August 13th, 2011 at 8:57 pm
One can’t see beyond ones’ view of the world. Language gives us some limited bridge to the world, but there’s no beating embodied experience, I suppose. Yet our society places a lower value on these experiences than abstract expression…or bureaucracy!
August 14th, 2011 at 8:50 am
One can’t see the world without one’s limitations. Can’t see at all without eyes.
I try to be careful of how I think about the “limits” question. It’s just that so much of our narrative understanding of what it means to be human is based on that old idea that the soul is trapped by the material body and that without it the ghost of self floats free, seeing everything and knowing god. Garbage of course, but a deep assumption that infects our sense of the word “limit”.

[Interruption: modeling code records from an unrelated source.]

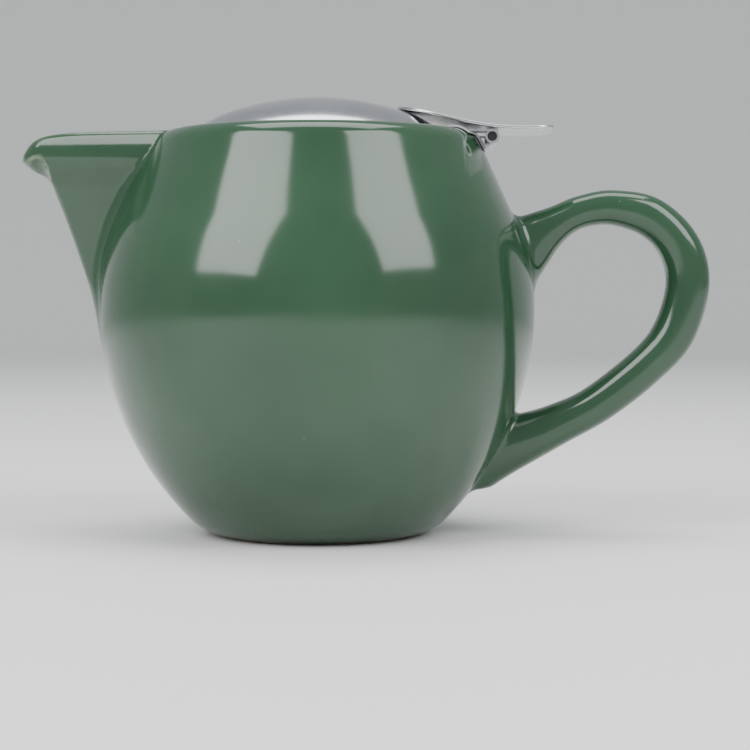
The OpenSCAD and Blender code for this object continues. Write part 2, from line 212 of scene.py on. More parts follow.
def spout_outer(x, y, z):
    """Distance to the outside of the spout."""
    d = to_distance(lambda a, b, c: tongue(a, b, c, nose, corner, tip_half, root_half, 38), x, y, z)
    d = round_cut(d, to_distance(under_lip, x, y, z, -FAR), 0.7)
    d = round_cut(d, to_distance(under_top, x, y, z, -FAR), 1.8)
    return round_cut(np.maximum(d, x + SPOUT_ROOT_X), SPOUT_LOW_Z - z, 3)


def root_fillet(z):
    """Radius of the fillet between spout and body: it runs out towards the rim."""
    t = np.clip((z - 96) / 15, 0, 1)
    return 5.0 - 4.5 * t * t * (3 - 2 * t)


def spout_way(x, y, z):
    """The way that the tea takes, open at the top near the lip only."""
    d = to_distance(
        lambda a, b, c: tongue(a, b, c, pass_nose, pass_corner, pass_half, pass_root, 42), x, y, z
    )
    d = round_cut(d, PASS_LOW_Z - z, 2.0)
    covered = round_cut(d, z - PASS_ROOF_Z, 0.5)
    return np.minimum(covered, round_cut(d, x + PASS_OPEN_X, 1.5))


HANDLE_HALF_W = 6.5
HANDLE_END_Z = 12.8
# edges of the handle seen square on: x and z, and for the inner one the width factor
INNER_EDGE = [
    (44, 57, 1.5), (52, 62.5, 1.42), (59.5, 68.8, 1.3), (63.8, 73.4, 1.2), (66.8, 78, 1.1),
    (69.7, 82.4, 1.05), (73.1, 85.5, 1.02), (77.6, 87, 1), (83.3, 87.1, 1), (91, 84.4, 1),
    (96.2, 79.2, 1), (98.3, 71.3, 1), (95.4, 60.4, 1), (89.4, 52.3, 1), (75.8, 41.4, 1.03),
    (66.1, 36.8, 1.12), (57.6, 34.4, 1.3), (49, 33.5, 1.42), (40, 33, 1.5),
]
OUTER_EDGE = [
    (36, 83), (47, 87.6), (57.6, 90.6), (65.8, 92.8), (73.4, 95.7), (83.3, 97.3), (96.2, 94.8),
    (106.8, 84.9), (110.5, 71.3), (106.1, 54.5), (96.3, 43.4), (82.8, 32.8), (69.6, 25.3),
    (55.6, 17), (50.8, 13.6), (46, 10), (34, 2),
]


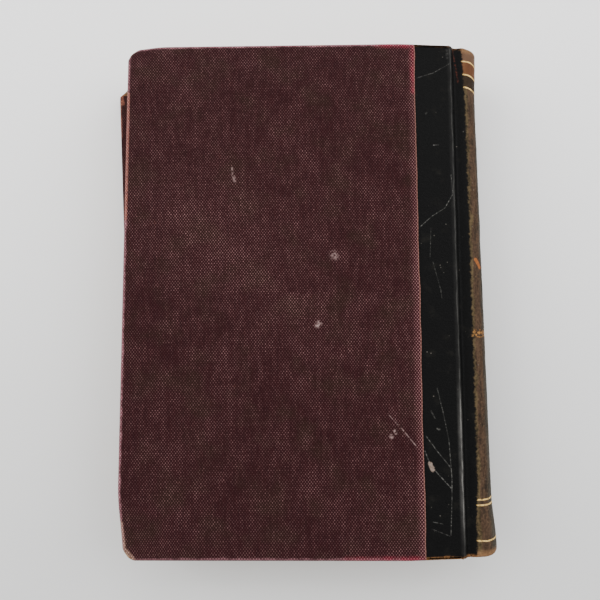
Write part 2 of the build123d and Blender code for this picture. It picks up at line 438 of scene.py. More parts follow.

I think that the question of whether we can ever really grasp the world directly is misleading because of the weight “limit” carries. Does one need to perceive all forms in order to perceive a single form? Probably not. Do we need to perceive all frequencies to think we perceive the world directly? If we think this then nothing that perceives perceives the world directly because perceptual organs are systematizers of frequency. They create a filter to categorize a vast sea of data and order it in ways that promote the biological value of that organism. That seems pretty direct to me and this directness is because of the limitations not despite them.